OBJECTIVE
Write out the listing below again, precisely as it is given.

PROVIDED MATERIAL
########
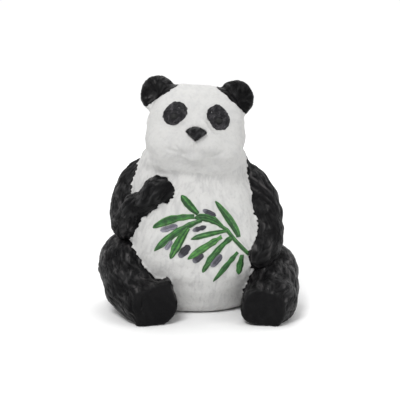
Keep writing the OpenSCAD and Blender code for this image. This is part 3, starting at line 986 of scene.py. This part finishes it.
def brush_strip(line, widths, tone, tree, lift, seed):
    """One closed paint stroke laid on the belly. Returns points, quads and their tones."""
    random = np.random.default_rng(seed)
    rows = len(line)
    heading = np.gradient(line, axis=0)
    heading /= np.linalg.norm(heading, axis=1, keepdims=True)
    sideways = np.stack([-heading[:, 1], heading[:, 0]], -1)
    knots = np.arange(0, rows + 3, 3)
    wobble = 1 + 0.10 * np.interp(np.arange(rows), knots, random.normal(size=len(knots)))
    bristles = random.normal(size=ACROSS)
    top, bottom, tones = [], [], []
    for row in range(rows):
        for a, bristle in zip(np.linspace(-1, 1, ACROSS), bristles):
            place = line[row] + sideways[row] * a * widths[row] * wobble[row]
            start = Vector((place[0] * MM, -0.3, place[1] * MM))
            hit, normal = tree.ray_cast(start, Vector((0, 1, 0)))[:2]
            raised = lift + CROWN * (1 - a * a) + 0.08 * bristle
            top.append(np.array(hit + normal * raised * MM) / MM)
            bottom.append(np.array(hit - normal * SUNK * MM) / MM)
            streak = 0.5 + 0.22 * bristle + 0.08 * random.normal()
            tones.append((abs(a), a, row / (rows - 1), min(max(streak, 0), 1), tone))
    return np.array(top + bottom), strip_quads(rows), tones + tones


def paint_strokes(node, slot, lines):
    """Several strips in one piece."""
    shell_mesh = bpy.data.objects["torso_front_cast"].data
    tree = BVHTree.FromPolygons([v.co for v in shell_mesh.vertices],
                                [p.vertices[:] for p in shell_mesh.polygons])
    points, quads, tones = [], [], []
    for index, (line, widths, tone) in enumerate(lines):
        lift = LIFT + 0.05 * (index % 4)         # so that crossing strokes don't coincide
        made = brush_strip(line, widths, tone, tree, lift, 700 + index)
        quads += [tuple(i + len(points) for i in q) for q in made[1]]
        points += list(made[0])
        tones += made[2]
    across, side, run, streak, tone = np.array(tones).T
    made = make_piece(node + "_paint", points, quads, slot, [node], across=across, side=side,
                      run=run, streak=streak, tone=tone)
    work = bmesh.new()
    work.from_mesh(made.data)
    bmesh.ops.recalc_face_normals(work, faces=work.faces)
    work.to_mesh(made.data)
    work.free()


def leaf_widths(t):
    """Share of a leaf's width along it: fuller up to its middle, then drawn to a point."""
    opening = 0.55 + 0.45 * np.sin(np.clip(t * 1.35, 0, 1) * math.pi / 2)
    point = np.sqrt(np.clip(1 - (np.maximum(t - 0.55, 0) / 0.45) ** 2, 0.02, 1))
    return opening * point


def sprig():
    centre = middle("bamboo_leaves")[0][[0, 2]] + SPRIG_SHIFT
    t = np.linspace(0, 1, LEAF_ROWS)
    leaves = [(bend(a, b, c, t) + centre, leaf_widths(t) * w, 0.5) for a, b, c, w in LEAVES]
    paint_strokes("bamboo_leaves", "leaf_green", leaves)
    knots = np.array(STEM, float) + centre
    where = np.linspace(0, len(STEM) - 1, STEM_ROWS)
    route = np.stack([np.interp(where, range(len(STEM)), knots[:, i]) for i in (0, 1)], -1)
    paint_strokes("bamboo_stem", "stem_green", [(route, np.full(STEM_ROWS, STEM_WIDTH), 0.5)])
    share = np.linspace(-1, 1, DAB_ROWS)
    blunt = np.sqrt(np.clip(1 - share ** 4, 0.03, 1))
    dabs = []
    for (x, z), angle, half_length, half_width, tone in DABS:
        way = np.array([math.cos(math.radians(angle)), math.sin(math.radians(angle))])
        line = np.array([x, z]) + centre + share[:, None] * way * half_length
        dabs.append((line, half_width * blunt, tone))
    paint_strokes("brush_dabs", "dab_grey", dabs)


# ---------------------------------------------------------------- the whole

def all_materials():
    """One material for each slot. Tones are linear."""
    return {
        # The whites' second number is the painted shade in their grooves; the blacks' second tone is
        # the paler one, their painted highlight
        "white_body": white_paint("white_body_paint", 0.62, 0.86),
        "white_head": white_paint("white_head_paint", 0.605, 0.94),
        "black_fur": black_paint("black_fur_paint", (0.003, 0.003, 0.0034), (0.028, 0.0265, 0.027)),
        "nose_black": black_paint("nose_paint", (0.004, 0.004, 0.0047), (0.022, 0.022, 0.024)),
        "eye_patch_black": black_paint("eye_patch_paint", (0.009, 0.009, 0.0105),
                                       (0.030, 0.029, 0.033)),
        "eye_gloss": plain_finish("eye_gloss_paint", (0.0015, 0.0015, 0.0016), 0.65, 0.85, 0.002),
        "leaf_green": leaf_paint("leaf_paint", (0.017, 0.110, 0.024)),
        "stem_green": leaf_paint("stem_paint", (0.030, 0.15, 0.036)),
        "dab_grey": dab_paint(),
        "raw_plaster": plain_finish("raw_plaster", (0.66, 0.63, 0.58), 0.75, 0.95, 0.004),
        "dowel_wood": plain_finish("dowel_wood", (0.50, 0.34, 0.19), 0.55, 0.8, 0.002, (1, 1, 6)),
        "stopper_rubber": plain_finish("stopper_rubber", (0.025, 0.025, 0.026), 0.6, 0.8, 0.0012),
    }


def finish_design_nodes():
    """The nodes that no piece replaces keep their shape and take a plaster, wood or rubber."""
    for part in frame["record"]["subparts"]:
        if part["material_slot"] in ("raw_plaster", "dowel_wood", "stopper_rubber"):
            node = frame["nodes"][part["node"]]
            node.data.materials.clear()
            node.data.materials.append(MATERIALS[part["material_slot"]])


camera()
studio()
MATERIALS = all_materials()
castings()
face()
sprig()
finish_design_nodes()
########
CORRECT ANSWER
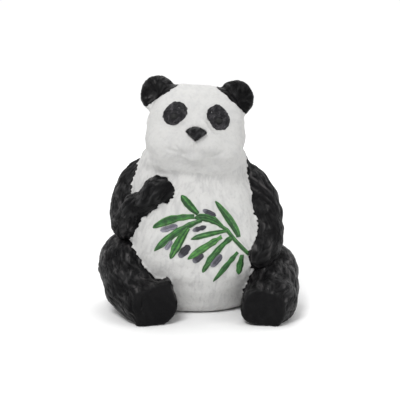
Keep writing the OpenSCAD and Blender code for this image. This is part 3, starting at line 986 of scene.py. This part finishes it.
def brush_strip(line, widths, tone, tree, lift, seed):
    """One closed paint stroke laid on the belly. Returns points, quads and their tones."""
    random = np.random.default_rng(seed)
    rows = len(line)
    heading = np.gradient(line, axis=0)
    heading /= np.linalg.norm(heading, axis=1, keepdims=True)
    sideways = np.stack([-heading[:, 1], heading[:, 0]], -1)
    knots = np.arange(0, rows + 3, 3)
    wobble = 1 + 0.10 * np.interp(np.arange(rows), knots, random.normal(size=len(knots)))
    bristles = random.normal(size=ACROSS)
    top, bottom, tones = [], [], []
    for row in range(rows):
        for a, bristle in zip(np.linspace(-1, 1, ACROSS), bristles):
            place = line[row] + sideways[row] * a * widths[row] * wobble[row]
            start = Vector((place[0] * MM, -0.3, place[1] * MM))
            hit, normal = tree.ray_cast(start, Vector((0, 1, 0)))[:2]
            raised = lift + CROWN * (1 - a * a) + 0.08 * bristle
            top.append(np.array(hit + normal * raised * MM) / MM)
            bottom.append(np.array(hit - normal * SUNK * MM) / MM)
            streak = 0.5 + 0.22 * bristle + 0.08 * random.normal()
            tones.append((abs(a), a, row / (rows - 1), min(max(streak, 0), 1), tone))
    return np.array(top + bottom), strip_quads(rows), tones + tones


def paint_strokes(node, slot, lines):
    """Several strips in one piece."""
    shell_mesh = bpy.data.objects["torso_front_cast"].data
    tree = BVHTree.FromPolygons([v.co for v in shell_mesh.vertices],
                                [p.vertices[:] for p in shell_mesh.polygons])
    points, quads, tones = [], [], []
    for index, (line, widths, tone) in enumerate(lines):
        lift = LIFT + 0.05 * (index % 4)         # so that crossing strokes don't coincide
        made = brush_strip(line, widths, tone, tree, lift, 700 + index)
        quads += [tuple(i + len(points) for i in q) for q in made[1]]
        points += list(made[0])
        tones += made[2]
    across, side, run, streak, tone = np.array(tones).T
    made = make_piece(node + "_paint", points, quads, slot, [node], across=across, side=side,
                      run=run, streak=streak, tone=tone)
    work = bmesh.new()
    work.from_mesh(made.data)
    bmesh.ops.recalc_face_normals(work, faces=work.faces)
    work.to_mesh(made.data)
    work.free()


def leaf_widths(t):
    """Share of a leaf's width along it: fuller up to its middle, then drawn to a point."""
    opening = 0.55 + 0.45 * np.sin(np.clip(t * 1.35, 0, 1) * math.pi / 2)
    point = np.sqrt(np.clip(1 - (np.maximum(t - 0.55, 0) / 0.45) ** 2, 0.02, 1))
    return opening * point


def sprig():
    centre = middle("bamboo_leaves")[0][[0, 2]] + SPRIG_SHIFT
    t = np.linspace(0, 1, LEAF_ROWS)
    leaves = [(bend(a, b, c, t) + centre, leaf_widths(t) * w, 0.5) for a, b, c, w in LEAVES]
    paint_strokes("bamboo_leaves", "leaf_green", leaves)
    knots = np.array(STEM, float) + centre
    where = np.linspace(0, len(STEM) - 1, STEM_ROWS)
    route = np.stack([np.interp(where, range(len(STEM)), knots[:, i]) for i in (0, 1)], -1)
    paint_strokes("bamboo_stem", "stem_green", [(route, np.full(STEM_ROWS, STEM_WIDTH), 0.5)])
    share = np.linspace(-1, 1, DAB_ROWS)
    blunt = np.sqrt(np.clip(1 - share ** 4, 0.03, 1))
    dabs = []
    for (x, z), angle, half_length, half_width, tone in DABS:
        way = np.array([math.cos(math.radians(angle)), math.sin(math.radians(angle))])
        line = np.array([x, z]) + centre + share[:, None] * way * half_length
        dabs.append((line, half_width * blunt, tone))
    paint_strokes("brush_dabs", "dab_grey", dabs)


# ---------------------------------------------------------------- the whole

def all_materials():
    """One material for each slot. Tones are linear."""
    return {
        # The whites' second number is the painted shade in their grooves; the blacks' second tone is
        # the paler one, their painted highlight
        "white_body": white_paint("white_body_paint", 0.62, 0.86),
        "white_head": white_paint("white_head_paint", 0.605, 0.94),
        "black_fur": black_paint("black_fur_paint", (0.003, 0.003, 0.0034), (0.028, 0.0265, 0.027)),
        "nose_black": black_paint("nose_paint", (0.004, 0.004, 0.0047), (0.022, 0.022, 0.024)),
        "eye_patch_black": black_paint("eye_patch_paint", (0.009, 0.009, 0.0105),
                                       (0.030, 0.029, 0.033)),
        "eye_gloss": plain_finish("eye_gloss_paint", (0.0015, 0.0015, 0.0016), 0.65, 0.85, 0.002),
        "leaf_green": leaf_paint("leaf_paint", (0.017, 0.110, 0.024)),
        "stem_green": leaf_paint("stem_paint", (0.030, 0.15, 0.036)),
        "dab_grey": dab_paint(),
        "raw_plaster": plain_finish("raw_plaster", (0.66, 0.63, 0.58), 0.75, 0.95, 0.004),
        "dowel_wood": plain_finish("dowel_wood", (0.50, 0.34, 0.19), 0.55, 0.8, 0.002, (1, 1, 6)),
        "stopper_rubber": plain_finish("stopper_rubber", (0.025, 0.025, 0.026), 0.6, 0.8, 0.0012),
    }


def finish_design_nodes():
    """The nodes that no piece replaces keep their shape and take a plaster, wood or rubber."""
    for part in frame["record"]["subparts"]:
        if part["material_slot"] in ("raw_plaster", "dowel_wood", "stopper_rubber"):
            node = frame["nodes"][part["node"]]
            node.data.materials.clear()
            node.data.materials.append(MATERIALS[part["material_slot"]])


camera()
studio()
MATERIALS = all_materials()
castings()
face()
sprig()
finish_design_nodes()